Required work =
Among the entries below, extract exactly the lines that run from the one with "inside_radius, floor_level, pad_thickness)" through the one with "from math import atan2, pi, radians", both ends included.

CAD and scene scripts
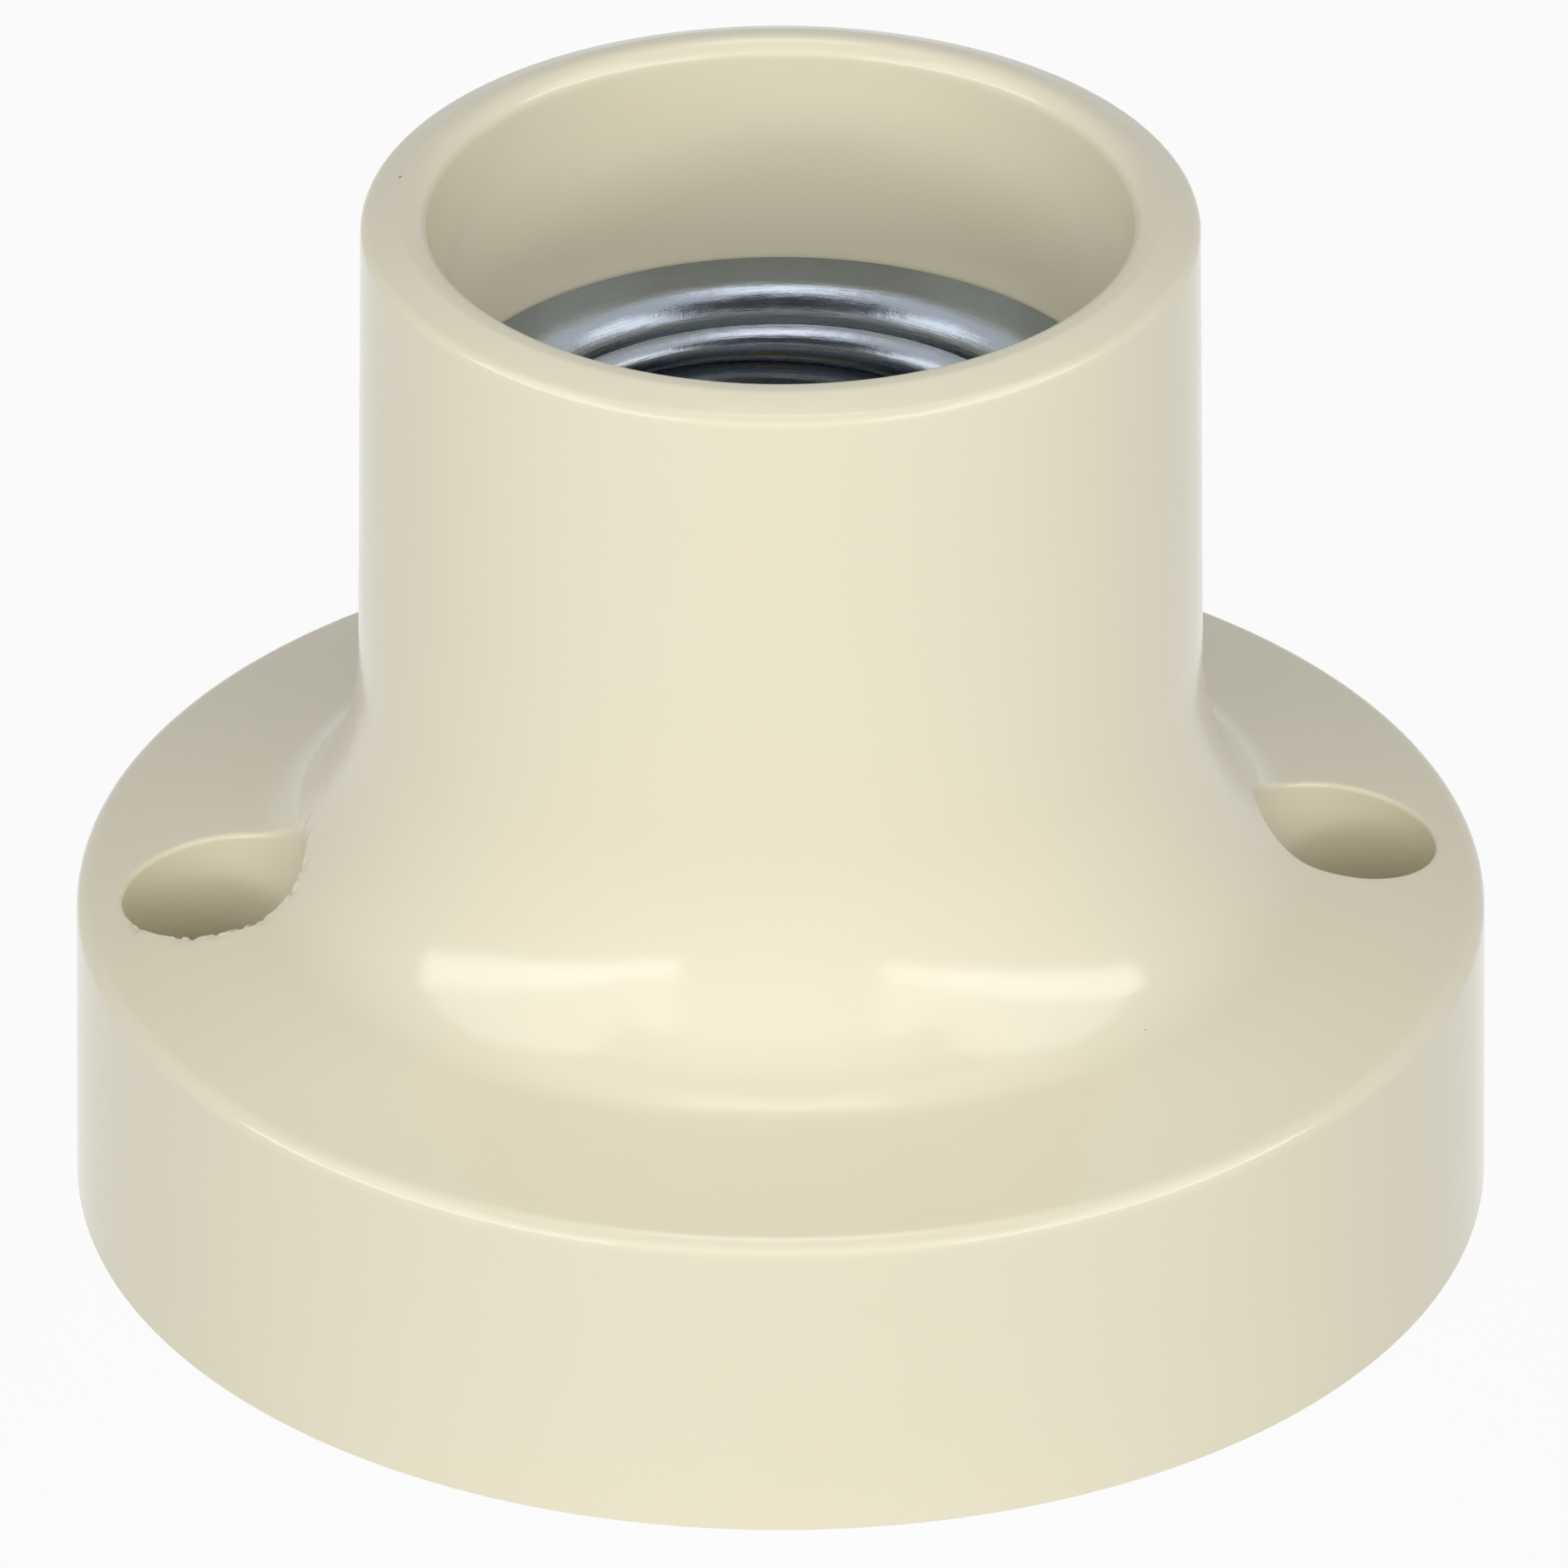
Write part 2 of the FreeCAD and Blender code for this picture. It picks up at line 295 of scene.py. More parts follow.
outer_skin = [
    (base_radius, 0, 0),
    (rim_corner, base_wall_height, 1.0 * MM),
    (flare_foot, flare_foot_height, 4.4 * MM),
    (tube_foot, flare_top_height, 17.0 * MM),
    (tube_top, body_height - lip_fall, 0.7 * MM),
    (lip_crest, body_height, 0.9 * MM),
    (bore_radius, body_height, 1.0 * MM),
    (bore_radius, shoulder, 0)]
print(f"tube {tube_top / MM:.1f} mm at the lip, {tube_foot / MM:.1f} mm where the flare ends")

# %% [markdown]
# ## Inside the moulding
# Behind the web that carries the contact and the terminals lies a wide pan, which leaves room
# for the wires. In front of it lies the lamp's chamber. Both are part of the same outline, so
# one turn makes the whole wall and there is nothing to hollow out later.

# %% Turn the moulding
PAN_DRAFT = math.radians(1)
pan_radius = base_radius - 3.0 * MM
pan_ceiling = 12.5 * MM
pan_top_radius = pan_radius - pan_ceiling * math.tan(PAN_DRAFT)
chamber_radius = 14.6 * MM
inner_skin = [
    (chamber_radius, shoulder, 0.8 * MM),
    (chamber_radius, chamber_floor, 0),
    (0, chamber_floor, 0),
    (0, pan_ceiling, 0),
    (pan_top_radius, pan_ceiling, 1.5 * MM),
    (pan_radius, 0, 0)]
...
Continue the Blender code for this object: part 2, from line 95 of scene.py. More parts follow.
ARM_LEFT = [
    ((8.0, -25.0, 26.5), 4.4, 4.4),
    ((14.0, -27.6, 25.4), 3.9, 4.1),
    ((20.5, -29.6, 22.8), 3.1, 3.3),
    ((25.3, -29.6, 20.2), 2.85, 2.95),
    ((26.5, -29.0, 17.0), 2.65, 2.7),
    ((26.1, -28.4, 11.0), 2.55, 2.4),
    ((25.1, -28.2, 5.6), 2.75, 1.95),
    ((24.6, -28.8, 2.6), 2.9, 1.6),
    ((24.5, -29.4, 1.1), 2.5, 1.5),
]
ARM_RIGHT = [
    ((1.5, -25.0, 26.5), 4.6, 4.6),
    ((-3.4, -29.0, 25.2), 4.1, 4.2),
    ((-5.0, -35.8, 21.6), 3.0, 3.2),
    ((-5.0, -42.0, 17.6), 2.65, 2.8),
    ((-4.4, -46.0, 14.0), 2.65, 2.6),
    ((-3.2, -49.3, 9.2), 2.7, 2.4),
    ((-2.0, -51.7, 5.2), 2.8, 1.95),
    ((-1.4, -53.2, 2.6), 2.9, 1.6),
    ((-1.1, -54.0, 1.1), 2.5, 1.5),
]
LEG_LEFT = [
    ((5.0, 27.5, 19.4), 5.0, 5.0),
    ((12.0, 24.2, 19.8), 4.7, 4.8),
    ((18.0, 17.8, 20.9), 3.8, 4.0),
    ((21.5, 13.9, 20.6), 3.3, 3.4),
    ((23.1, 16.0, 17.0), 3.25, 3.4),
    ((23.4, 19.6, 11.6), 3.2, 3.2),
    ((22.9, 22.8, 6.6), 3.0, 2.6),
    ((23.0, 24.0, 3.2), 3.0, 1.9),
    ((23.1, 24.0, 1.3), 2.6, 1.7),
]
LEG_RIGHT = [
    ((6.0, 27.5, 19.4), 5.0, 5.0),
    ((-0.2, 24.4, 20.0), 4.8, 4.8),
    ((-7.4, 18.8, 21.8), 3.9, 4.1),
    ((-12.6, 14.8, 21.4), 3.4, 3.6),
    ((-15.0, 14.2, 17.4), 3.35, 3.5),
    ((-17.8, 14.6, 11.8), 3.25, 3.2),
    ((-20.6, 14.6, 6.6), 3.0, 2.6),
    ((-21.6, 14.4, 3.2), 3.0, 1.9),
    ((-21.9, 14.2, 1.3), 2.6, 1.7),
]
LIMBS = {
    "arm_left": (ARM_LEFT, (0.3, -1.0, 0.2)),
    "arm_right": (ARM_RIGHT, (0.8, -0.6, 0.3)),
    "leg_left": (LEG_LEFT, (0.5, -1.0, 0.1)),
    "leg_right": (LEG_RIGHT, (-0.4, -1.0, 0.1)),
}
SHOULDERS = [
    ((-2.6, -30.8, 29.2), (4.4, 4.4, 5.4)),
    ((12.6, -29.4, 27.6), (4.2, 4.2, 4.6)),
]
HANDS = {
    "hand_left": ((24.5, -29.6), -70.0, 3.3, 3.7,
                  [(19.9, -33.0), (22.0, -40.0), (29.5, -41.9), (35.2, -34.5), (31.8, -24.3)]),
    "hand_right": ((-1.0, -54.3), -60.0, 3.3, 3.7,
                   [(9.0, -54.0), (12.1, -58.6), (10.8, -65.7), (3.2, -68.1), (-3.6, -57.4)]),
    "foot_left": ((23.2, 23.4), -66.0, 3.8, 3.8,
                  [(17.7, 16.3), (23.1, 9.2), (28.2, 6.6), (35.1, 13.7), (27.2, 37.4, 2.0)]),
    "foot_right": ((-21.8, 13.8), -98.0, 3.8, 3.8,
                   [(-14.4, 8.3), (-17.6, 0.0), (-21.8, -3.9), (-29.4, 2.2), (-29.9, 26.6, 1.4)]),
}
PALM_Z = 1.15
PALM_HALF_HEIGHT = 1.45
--
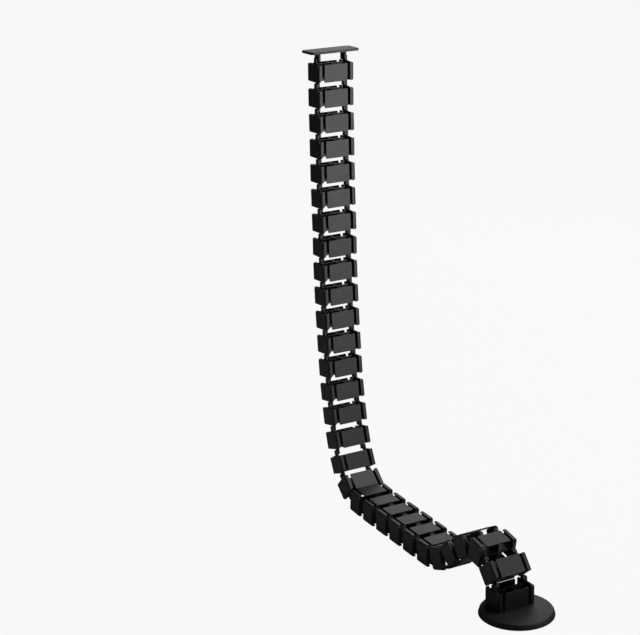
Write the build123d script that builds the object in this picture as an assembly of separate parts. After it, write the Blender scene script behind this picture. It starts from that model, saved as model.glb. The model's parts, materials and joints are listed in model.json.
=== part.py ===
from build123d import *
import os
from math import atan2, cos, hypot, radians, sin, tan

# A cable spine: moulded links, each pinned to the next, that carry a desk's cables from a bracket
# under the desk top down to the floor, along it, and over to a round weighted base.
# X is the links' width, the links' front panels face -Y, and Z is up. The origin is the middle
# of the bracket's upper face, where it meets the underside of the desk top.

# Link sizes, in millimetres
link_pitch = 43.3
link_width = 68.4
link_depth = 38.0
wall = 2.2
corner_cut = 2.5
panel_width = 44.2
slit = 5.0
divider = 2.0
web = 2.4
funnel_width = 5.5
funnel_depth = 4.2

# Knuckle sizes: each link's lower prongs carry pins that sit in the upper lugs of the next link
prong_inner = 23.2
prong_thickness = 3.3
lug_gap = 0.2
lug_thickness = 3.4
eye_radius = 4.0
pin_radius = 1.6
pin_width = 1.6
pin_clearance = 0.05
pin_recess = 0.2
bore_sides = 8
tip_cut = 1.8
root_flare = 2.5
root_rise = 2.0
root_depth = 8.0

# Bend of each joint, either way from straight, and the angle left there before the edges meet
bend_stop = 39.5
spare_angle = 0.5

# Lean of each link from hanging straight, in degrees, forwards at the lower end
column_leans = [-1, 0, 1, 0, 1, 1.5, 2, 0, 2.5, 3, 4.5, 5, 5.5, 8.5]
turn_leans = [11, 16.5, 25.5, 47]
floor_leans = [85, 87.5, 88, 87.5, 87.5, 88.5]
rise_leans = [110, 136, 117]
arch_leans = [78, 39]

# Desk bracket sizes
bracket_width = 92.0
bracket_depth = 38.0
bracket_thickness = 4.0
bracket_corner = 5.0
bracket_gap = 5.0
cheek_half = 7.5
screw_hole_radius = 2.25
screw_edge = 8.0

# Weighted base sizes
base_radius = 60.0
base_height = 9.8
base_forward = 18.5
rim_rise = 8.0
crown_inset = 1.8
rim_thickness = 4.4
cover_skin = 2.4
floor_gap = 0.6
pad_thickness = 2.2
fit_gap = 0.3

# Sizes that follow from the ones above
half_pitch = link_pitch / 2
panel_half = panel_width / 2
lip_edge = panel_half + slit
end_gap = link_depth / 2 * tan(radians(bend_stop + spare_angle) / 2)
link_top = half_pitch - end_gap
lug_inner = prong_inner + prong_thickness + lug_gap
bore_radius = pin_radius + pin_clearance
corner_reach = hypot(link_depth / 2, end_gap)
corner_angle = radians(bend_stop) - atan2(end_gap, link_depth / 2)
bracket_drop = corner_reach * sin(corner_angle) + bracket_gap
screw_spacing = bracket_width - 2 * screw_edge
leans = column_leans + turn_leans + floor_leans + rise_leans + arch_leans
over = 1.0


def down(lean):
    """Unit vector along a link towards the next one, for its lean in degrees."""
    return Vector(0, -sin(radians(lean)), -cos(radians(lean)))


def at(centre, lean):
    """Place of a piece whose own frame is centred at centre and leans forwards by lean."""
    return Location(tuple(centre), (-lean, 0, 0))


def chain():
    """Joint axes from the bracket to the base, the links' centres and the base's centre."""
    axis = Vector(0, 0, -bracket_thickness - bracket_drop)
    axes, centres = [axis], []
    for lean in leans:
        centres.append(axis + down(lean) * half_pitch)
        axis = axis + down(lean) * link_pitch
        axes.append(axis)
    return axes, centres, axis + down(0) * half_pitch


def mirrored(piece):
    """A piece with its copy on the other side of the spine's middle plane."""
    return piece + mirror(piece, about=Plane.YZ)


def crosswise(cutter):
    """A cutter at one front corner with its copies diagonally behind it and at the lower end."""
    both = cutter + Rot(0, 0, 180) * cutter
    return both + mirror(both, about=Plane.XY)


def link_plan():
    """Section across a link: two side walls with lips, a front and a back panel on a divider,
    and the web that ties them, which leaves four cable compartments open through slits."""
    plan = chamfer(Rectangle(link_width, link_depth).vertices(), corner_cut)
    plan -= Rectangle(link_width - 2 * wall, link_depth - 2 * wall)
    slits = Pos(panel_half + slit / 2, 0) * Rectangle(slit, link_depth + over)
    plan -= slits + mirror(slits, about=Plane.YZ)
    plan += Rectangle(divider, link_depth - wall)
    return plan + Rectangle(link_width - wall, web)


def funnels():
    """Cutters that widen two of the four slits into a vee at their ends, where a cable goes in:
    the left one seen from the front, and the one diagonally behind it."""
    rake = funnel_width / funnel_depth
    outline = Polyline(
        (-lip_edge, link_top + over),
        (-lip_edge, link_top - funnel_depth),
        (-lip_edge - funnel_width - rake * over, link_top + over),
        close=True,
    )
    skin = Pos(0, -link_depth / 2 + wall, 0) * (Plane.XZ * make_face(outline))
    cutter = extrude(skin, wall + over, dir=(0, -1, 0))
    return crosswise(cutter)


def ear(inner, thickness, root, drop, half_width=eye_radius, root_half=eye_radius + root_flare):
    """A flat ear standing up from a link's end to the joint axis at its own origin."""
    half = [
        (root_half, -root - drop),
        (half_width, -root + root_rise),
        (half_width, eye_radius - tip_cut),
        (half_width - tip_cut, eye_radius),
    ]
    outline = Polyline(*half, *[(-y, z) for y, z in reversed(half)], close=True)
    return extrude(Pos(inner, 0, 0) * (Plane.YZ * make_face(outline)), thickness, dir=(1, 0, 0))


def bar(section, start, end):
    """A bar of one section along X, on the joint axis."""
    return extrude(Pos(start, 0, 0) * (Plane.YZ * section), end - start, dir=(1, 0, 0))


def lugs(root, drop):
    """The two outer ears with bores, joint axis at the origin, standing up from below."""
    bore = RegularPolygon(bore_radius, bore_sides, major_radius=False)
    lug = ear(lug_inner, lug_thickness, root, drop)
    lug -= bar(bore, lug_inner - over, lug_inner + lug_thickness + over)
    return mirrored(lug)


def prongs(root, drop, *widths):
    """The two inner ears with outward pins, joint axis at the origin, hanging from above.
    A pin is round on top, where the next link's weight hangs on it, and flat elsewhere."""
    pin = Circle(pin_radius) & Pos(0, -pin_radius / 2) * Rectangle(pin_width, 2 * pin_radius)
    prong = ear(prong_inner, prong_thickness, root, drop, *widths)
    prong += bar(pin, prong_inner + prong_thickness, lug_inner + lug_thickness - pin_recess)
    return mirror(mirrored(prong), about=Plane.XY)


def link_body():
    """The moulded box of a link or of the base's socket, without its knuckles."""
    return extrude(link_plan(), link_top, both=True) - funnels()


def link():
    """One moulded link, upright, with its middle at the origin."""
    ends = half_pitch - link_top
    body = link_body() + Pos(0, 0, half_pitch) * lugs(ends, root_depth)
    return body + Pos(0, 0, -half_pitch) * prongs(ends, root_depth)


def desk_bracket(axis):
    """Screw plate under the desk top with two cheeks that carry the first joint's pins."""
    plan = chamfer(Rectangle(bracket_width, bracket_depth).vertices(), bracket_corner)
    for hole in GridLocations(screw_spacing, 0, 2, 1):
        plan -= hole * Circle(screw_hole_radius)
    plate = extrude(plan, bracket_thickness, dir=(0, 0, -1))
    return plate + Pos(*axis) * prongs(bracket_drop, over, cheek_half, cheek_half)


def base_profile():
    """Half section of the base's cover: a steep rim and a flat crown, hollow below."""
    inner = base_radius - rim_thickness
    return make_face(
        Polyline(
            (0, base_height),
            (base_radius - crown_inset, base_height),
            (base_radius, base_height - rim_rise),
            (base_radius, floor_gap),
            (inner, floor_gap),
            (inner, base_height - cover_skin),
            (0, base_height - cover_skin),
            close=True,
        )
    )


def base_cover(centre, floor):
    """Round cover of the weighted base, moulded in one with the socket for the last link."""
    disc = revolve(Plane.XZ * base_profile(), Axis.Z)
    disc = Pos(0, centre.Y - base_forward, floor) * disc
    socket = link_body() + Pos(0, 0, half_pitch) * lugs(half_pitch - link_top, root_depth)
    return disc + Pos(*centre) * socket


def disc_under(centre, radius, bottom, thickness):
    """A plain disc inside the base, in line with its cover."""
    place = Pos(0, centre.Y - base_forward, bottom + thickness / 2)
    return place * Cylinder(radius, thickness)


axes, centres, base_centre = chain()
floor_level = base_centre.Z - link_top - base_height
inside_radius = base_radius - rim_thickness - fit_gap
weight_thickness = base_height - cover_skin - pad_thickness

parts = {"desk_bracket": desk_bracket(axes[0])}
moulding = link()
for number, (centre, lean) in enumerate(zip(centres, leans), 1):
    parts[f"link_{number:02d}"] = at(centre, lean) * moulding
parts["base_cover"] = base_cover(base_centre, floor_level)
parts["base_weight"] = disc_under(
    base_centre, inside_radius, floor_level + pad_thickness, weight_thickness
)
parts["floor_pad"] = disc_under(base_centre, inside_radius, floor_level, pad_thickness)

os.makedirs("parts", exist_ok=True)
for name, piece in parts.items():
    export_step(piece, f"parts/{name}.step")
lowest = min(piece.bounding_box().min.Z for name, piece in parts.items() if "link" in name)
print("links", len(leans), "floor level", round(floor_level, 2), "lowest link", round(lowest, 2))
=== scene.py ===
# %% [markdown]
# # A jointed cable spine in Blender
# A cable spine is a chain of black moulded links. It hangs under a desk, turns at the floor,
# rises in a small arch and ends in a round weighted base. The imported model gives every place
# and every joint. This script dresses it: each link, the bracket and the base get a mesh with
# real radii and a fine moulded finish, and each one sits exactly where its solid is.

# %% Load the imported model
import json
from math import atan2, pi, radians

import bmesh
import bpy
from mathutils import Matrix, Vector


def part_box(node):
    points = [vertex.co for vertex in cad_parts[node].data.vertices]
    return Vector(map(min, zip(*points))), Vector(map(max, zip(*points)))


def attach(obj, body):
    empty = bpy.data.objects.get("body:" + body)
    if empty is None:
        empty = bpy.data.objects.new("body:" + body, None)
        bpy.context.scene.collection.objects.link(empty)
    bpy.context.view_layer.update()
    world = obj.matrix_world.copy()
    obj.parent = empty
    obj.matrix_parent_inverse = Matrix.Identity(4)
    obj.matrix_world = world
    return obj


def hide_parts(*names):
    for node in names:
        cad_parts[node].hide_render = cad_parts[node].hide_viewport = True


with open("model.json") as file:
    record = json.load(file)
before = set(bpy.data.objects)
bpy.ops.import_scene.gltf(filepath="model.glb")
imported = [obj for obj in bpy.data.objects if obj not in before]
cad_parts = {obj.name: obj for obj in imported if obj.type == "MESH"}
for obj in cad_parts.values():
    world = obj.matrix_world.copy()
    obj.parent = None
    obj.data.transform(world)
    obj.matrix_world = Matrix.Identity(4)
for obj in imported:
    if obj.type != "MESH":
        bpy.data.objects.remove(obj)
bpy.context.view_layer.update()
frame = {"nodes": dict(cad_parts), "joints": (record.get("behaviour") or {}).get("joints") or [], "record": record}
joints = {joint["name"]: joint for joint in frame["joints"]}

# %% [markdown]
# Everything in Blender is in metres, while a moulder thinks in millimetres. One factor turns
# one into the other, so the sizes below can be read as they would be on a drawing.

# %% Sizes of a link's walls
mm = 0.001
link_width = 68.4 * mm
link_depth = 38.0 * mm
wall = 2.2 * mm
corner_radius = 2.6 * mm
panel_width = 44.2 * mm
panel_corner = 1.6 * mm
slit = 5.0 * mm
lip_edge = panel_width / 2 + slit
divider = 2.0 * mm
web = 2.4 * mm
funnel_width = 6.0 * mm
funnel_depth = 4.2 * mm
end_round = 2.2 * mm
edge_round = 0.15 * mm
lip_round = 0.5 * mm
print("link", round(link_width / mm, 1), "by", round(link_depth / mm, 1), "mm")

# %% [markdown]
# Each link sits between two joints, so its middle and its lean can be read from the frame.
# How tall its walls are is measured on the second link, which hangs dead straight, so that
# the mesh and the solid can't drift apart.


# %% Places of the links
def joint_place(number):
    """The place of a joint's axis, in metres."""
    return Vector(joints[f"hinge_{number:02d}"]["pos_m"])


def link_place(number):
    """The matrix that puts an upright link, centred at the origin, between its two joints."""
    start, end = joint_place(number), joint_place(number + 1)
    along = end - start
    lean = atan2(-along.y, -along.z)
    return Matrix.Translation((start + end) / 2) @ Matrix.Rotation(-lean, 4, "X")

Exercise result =
parts["floor_pad"] = disc_under(base_centre, inside_radius, floor_level, pad_thickness)

os.makedirs("parts", exist_ok=True)
for name, piece in parts.items():
    export_step(piece, f"parts/{name}.step")
lowest = min(piece.bounding_box().min.Z for name, piece in parts.items() if "link" in name)
print("links", len(leans), "floor level", round(floor_level, 2), "lowest link", round(lowest, 2))
=== scene.py ===
# %% [markdown]
# # A jointed cable spine in Blender
# A cable spine is a chain of black moulded links. It hangs under a desk, turns at the floor,
# rises in a small arch and ends in a round weighted base. The imported model gives every place
# and every joint. This script dresses it: each link, the bracket and the base get a mesh with
# real radii and a fine moulded finish, and each one sits exactly where its solid is.

# %% Load the imported model
import json
from math import atan2, pi, radians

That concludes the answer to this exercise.